* _Your task_
Every line below is to be quoted exactly, with nothing added or dropped.

* _Provided material_
⟨
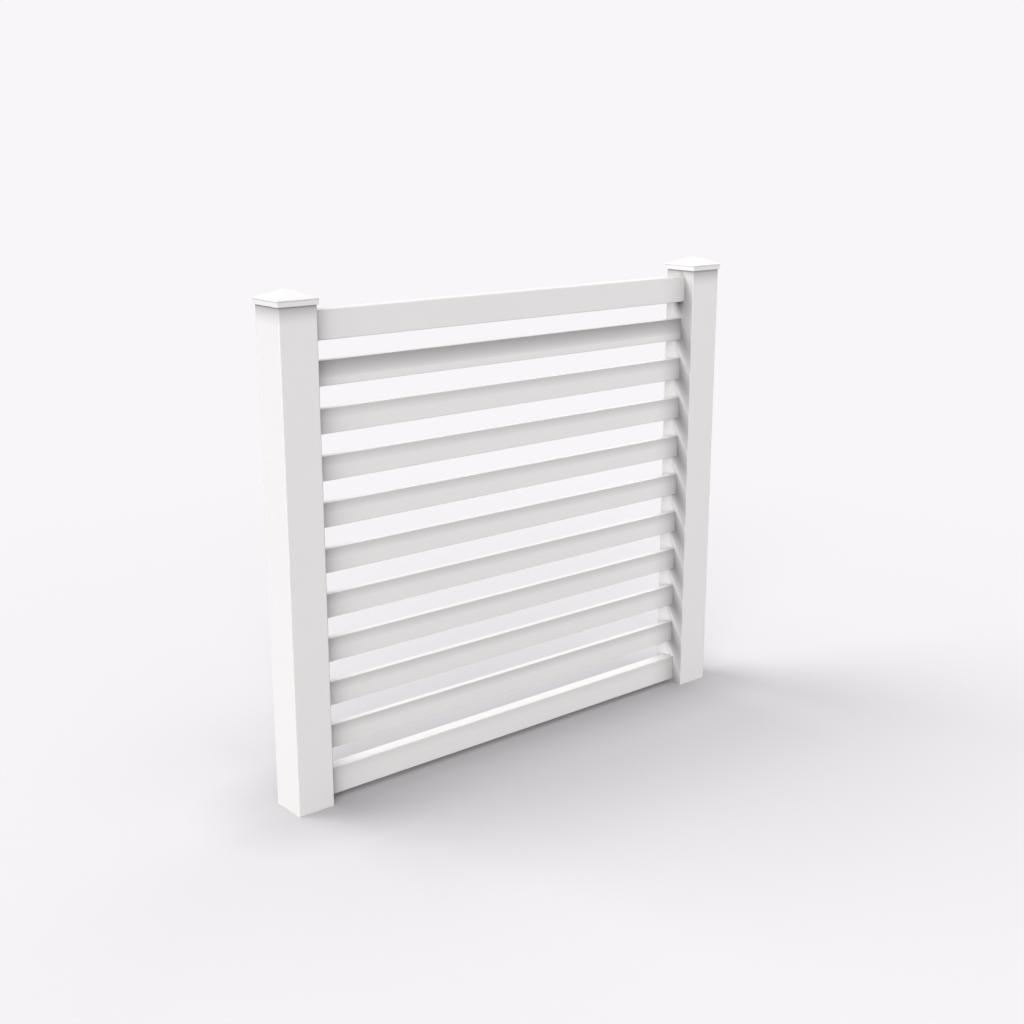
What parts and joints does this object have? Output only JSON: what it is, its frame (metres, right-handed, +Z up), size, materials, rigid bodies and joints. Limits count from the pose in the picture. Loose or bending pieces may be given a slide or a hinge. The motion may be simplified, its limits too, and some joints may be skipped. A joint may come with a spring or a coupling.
{
  "type": "horizontal picket fence",
  "caption": "Vinyl fence panel with level hollow pickets between a top and a bottom rail, routed into capped square posts.",
  "frame": {"origin": "on the ground, halfway between the two posts and midway through their depth", "axes": "+X runs along the pickets to the right post, +Y points to the rear of the panel, +Z is up"},
  "size_m": [1.8072, 0.1382, 1.5861],
  "materials": {
    "white_vinyl": "satin white vinyl",
    "galvanised_steel": "dull zinc"
  },
  "bodies": {
    "root": {"left_post": "white_vinyl", "right_post": "white_vinyl", "left_post_cap": "white_vinyl", "right_post_cap": "white_vinyl", "top_rail": "white_vinyl", "bottom_rail": "white_vinyl", "picket_1": "white_vinyl", "picket_2": "white_vinyl", "picket_3": "white_vinyl", "picket_4": "white_vinyl", "picket_5": "white_vinyl", "picket_6": "white_vinyl", "picket_7": "white_vinyl", "picket_8": "white_vinyl", "picket_9": "white_vinyl", "bottom_rail_stiffener": "galvanised_steel", "top_left_lock_ring": "galvanised_steel", "top_right_lock_ring": "galvanised_steel", "bottom_left_lock_ring": "galvanised_steel", "bottom_right_lock_ring": "galvanised_steel"}
  },
  "joints": []
}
⟩
* _Response for this exercise_
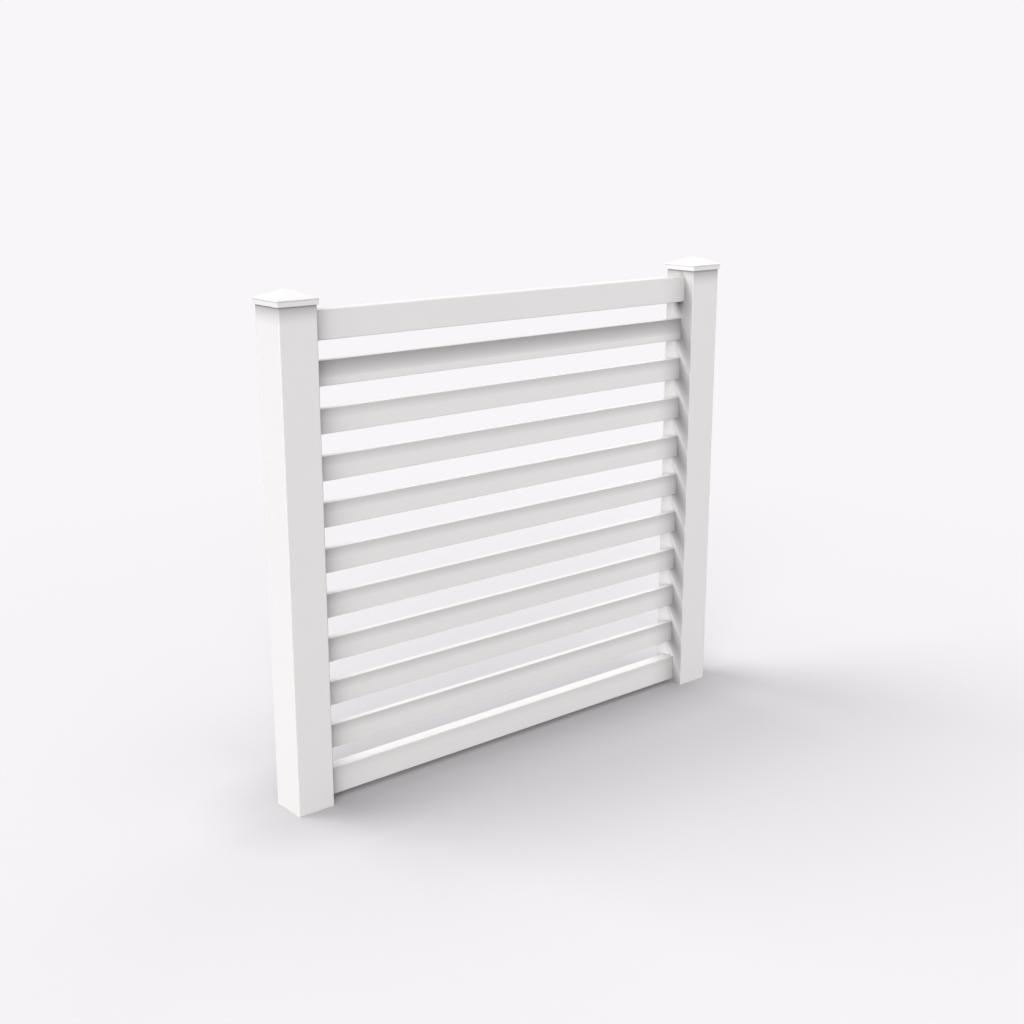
What parts and joints does this object have? Output only JSON: what it is, its frame (metres, right-handed, +Z up), size, materials, rigid bodies and joints. Limits count from the pose in the picture. Loose or bending pieces may be given a slide or a hinge. The motion may be simplified, its limits too, and some joints may be skipped. A joint may come with a spring or a coupling.
{
  "type": "horizontal picket fence",
  "caption": "Vinyl fence panel with level hollow pickets between a top and a bottom rail, routed into capped square posts.",
  "frame": {"origin": "on the ground, halfway between the two posts and midway through their depth", "axes": "+X runs along the pickets to the right post, +Y points to the rear of the panel, +Z is up"},
  "size_m": [1.8072, 0.1382, 1.5861],
  "materials": {
    "white_vinyl": "satin white vinyl",
    "galvanised_steel": "dull zinc"
  },
  "bodies": {
    "root": {"left_post": "white_vinyl", "right_post": "white_vinyl", "left_post_cap": "white_vinyl", "right_post_cap": "white_vinyl", "top_rail": "white_vinyl", "bottom_rail": "white_vinyl", "picket_1": "white_vinyl", "picket_2": "white_vinyl", "picket_3": "white_vinyl", "picket_4": "white_vinyl", "picket_5": "white_vinyl", "picket_6": "white_vinyl", "picket_7": "white_vinyl", "picket_8": "white_vinyl", "picket_9": "white_vinyl", "bottom_rail_stiffener": "galvanised_steel", "top_left_lock_ring": "galvanised_steel", "top_right_lock_ring": "galvanised_steel", "bottom_left_lock_ring": "galvanised_steel", "bottom_right_lock_ring": "galvanised_steel"}
  },
  "joints": []
}